Indeed, one could argue that the market environment of the past 40 years, with its trend of falling interest rates and massive bouts of monetary stimulus and quantitative easing after the great financial crisis, is artificial. We have a generation of traders who have no idea what a truly high interest rate environment looks like. The minute rates went up even just a little bit a few years back, you saw the dominoes fall — consider Silicon Valley Bank’s bailout or the surge in bond yields during the crisis that ended Liz Truss’s very brief stint as prime minister.
While I don’t actually think that Trump is going to add fuel to any inflationary fire with massive across-the-board tariffs (the Wall Street contingent of his administration wouldn’t countenance the market collapse that would result), you will probably see him use the US consumer market as a kind of chit to be traded for various economic and geopolitical gains. Germany not falling in line with America’s China policy? How about higher tariffs on European autos? This kind of dealmaking is itself risky.

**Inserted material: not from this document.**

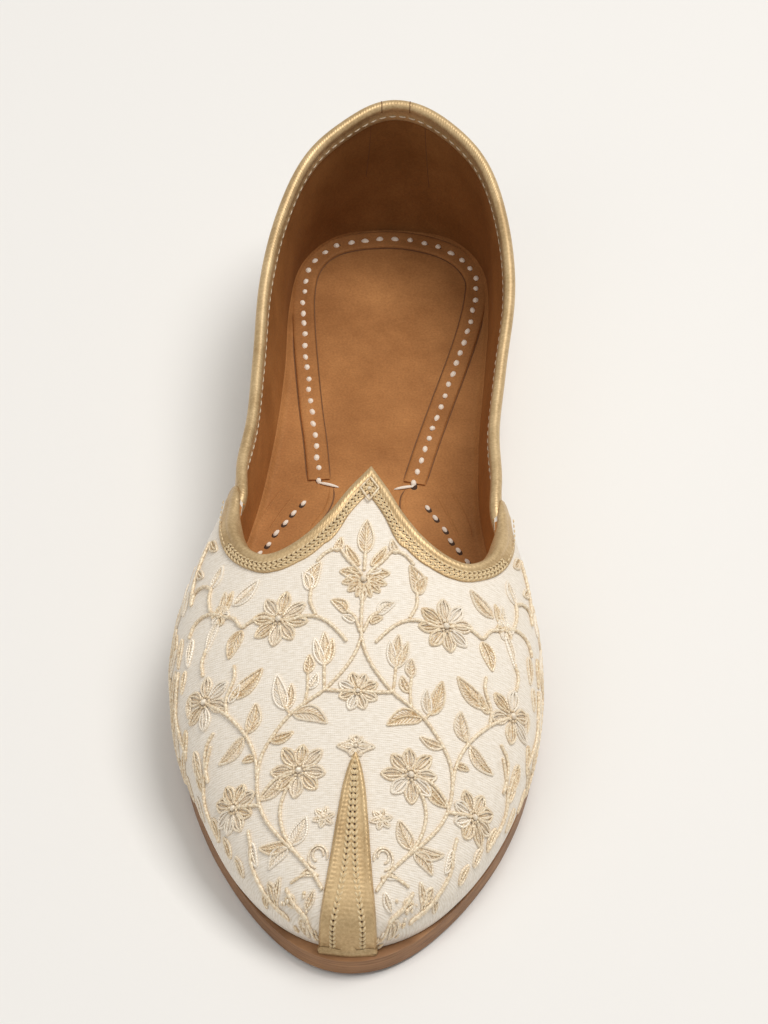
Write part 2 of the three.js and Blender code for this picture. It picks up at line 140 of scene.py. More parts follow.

I very much doubt whether Trump will deport millions of migrants, as he has promised to do; again, the Wall Street crowd will push back on the inflationary effects. But this fundamental tension between what the Maga crowd wants, and what private equity and Big Tech want, is itself a danger. It will inevitably create points of instability and unpredictability that may move the markets one way or another.
Unexpected policy divergences could easily combine with some of the more usual sources of financial risk to create a big market event.

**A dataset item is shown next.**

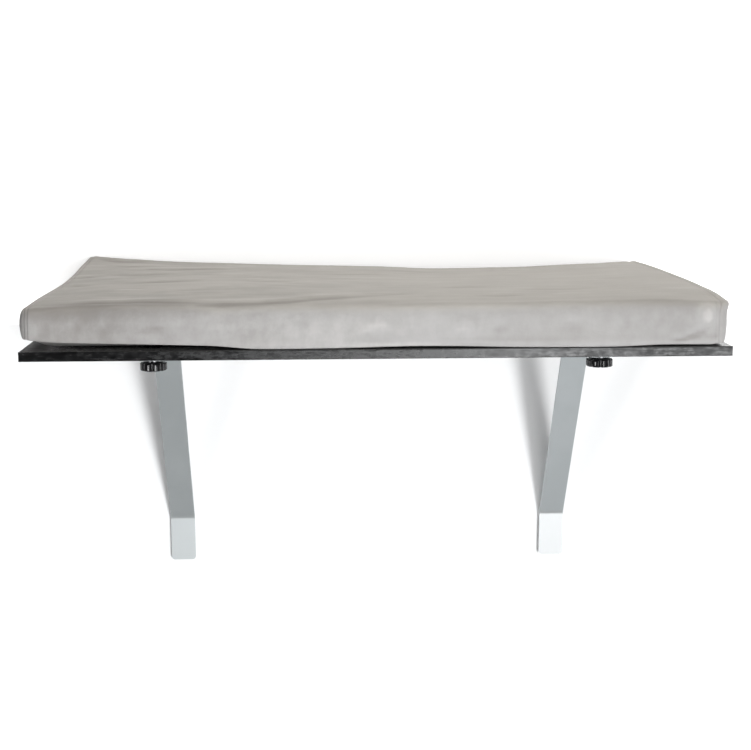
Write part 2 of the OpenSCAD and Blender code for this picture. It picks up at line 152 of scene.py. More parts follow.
def tinted(shade, tint):
    """A colour from a shade and a tint, multiplied."""
    return colour(*(a * b for a, b in zip(shade, tint)))


def effect_group(name, inputs, output):
    """A new node group with float or vector inputs and one output. Returns the group, its node builder, the
    values it is given and the node that takes its result."""
    tree = bpy.data.node_groups.new(name, "ShaderNodeTree")
    kinds = {float: "NodeSocketFloat", tuple: "NodeSocketVector"}
    for label, value in inputs.items():
        socket = tree.interface.new_socket(label, in_out="INPUT", socket_type=kinds[type(value)])
        socket.default_value = value
    tree.interface.new_socket(output, in_out="OUTPUT", socket_type="NodeSocketFloat")
    given = tree.nodes.new("NodeGroupInput").outputs
    return tree, Nodes(tree), given, tree.nodes.new("NodeGroupOutput")


def place_group(nodes, tree, **values):
    """Places an effect group in a material with its own values, and returns its outputs."""
    node = nodes.add("ShaderNodeGroup", node_tree=tree)
    for name, value in values.items():
        nodes.put(node, name, value)
    return node.outputs


def mottle_group():
    """Soft cloudy patches with finer ones on them: two noises, the place stretched by Stretch."""
    inputs = {"Scale": 20.0, "Fine scale": 90.0, "Stretch": (1.0, 1.0, 1.0)}
    tree, n, given, out = effect_group("mottle", inputs, "Mask")
    place = n.vector("MULTIPLY", n.place(), given["Stretch"])
    broad = n.noise(place, given["Scale"], detail=2.0)
    fine = n.noise(place, given["Fine scale"])
    n.put(out, "Mask", n.remap(n.plus(n.times(broad, 0.65), n.times(fine, 0.35)), 0.36, 0.64))
    return tree


def edge_wear_group():
    """Wear along the edges of a box: the middle one of the distances to its faces, broken up by noise."""
    inputs = {"Centre": (0.0, 0.0, 0.0), "Half size": (1.0, 1.0, 1.0), "Width": 0.001}
    tree, n, given, out = effect_group("edge_wear", inputs, "Mask")
    place = n.place()
    from_middle = n.vector("ABSOLUTE", n.vector("SUBTRACT", place, given["Centre"]))
    inside = n.parts(n.vector("SUBTRACT", given["Half size"], from_middle))
    nearer = n.math("MINIMUM", inside[0], inside[1])
    farther = n.math("MAXIMUM", inside[0], inside[1])
    middle = n.math("MAXIMUM", nearer, n.math("MINIMUM", farther, inside[2]))
    ragged = n.times(given["Width"], n.remap(n.noise(place, 140.0), 0.35, 0.7, 0.1, 1.6))
    n.put(out, "Mask", n.remap(middle, 0.0, ragged, 1.0, 0.0))
    return tree


def dust_group():
    """Dust that lies on what faces up, thicker in cloudy patches."""
    tree, n, given, out = effect_group("dust", {"Amount": 0.2, "Scale": 60.0}, "Mask")
    cloud = n.remap(n.noise(n.place(), given["Scale"], detail=4.0), 0.4, 0.75)
    n.put(out, "Mask", n.times(n.remap(n.upward(), 0.3, 1.0), cloud, given["Amount"]))
    return tree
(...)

Highly leveraged loans and private equity investments are a hazard of course, given that Trump will probably roll back an already lax regulatory environment at a time when these assets are becoming a bigger part of the portfolios of pensions and retail investors.
This, coupled with an expected scaling back of bank capital increases, is one of the things that has Better Markets president Dennis Kelleher worried. “I think we’ll get a two-year sugar high under Trump but down the road, we’re looking at a potentially catastrophic correction — something much worse than [the financial crisis of] 2008. That’s because we have a financial system that is essentially extractive.”
Crypto is another potential trigger. It may have no inherent value, but Columbia University law professor Jeffrey Gordon worries that as real-world assets and liabilities are increasingly denominated in crypto, it will have a channel into the real economy. “Stablecoins can dive substantially below par,” Gordon says. “We’ve seen this movie before, with prime money market funds.”
But if there is a liquidity crisis in crypto, there is no lender of last resort. You would just see a lot of imaginary value disappear, leaving real-world collateral calls and financing shortfalls.
I’d put Musk himself up there as another financial risk factor. The electric-car maker Tesla is on a tear because of the tech titan’s relationship with Trump. But at some point, the markets are going to realise that China can make its own electric vehicles for far less than Tesla can. Beyond that, US-China tensions may yet impact on Musk’s ability to make green cars in China. I would also be surprised if the big American oil barons, who are the real muscle in the Republican party, didn’t push back against Musk’s influence. Either way, Tesla’s stock price could take a big hit, and drag down the larger froth in areas such as artificial intelligence with it.
As someone still heavily invested in US stocks, I’m not wishing for any of this to happen. But I wouldn’t discount it either. Washington these days has a very roaring 20s vibe.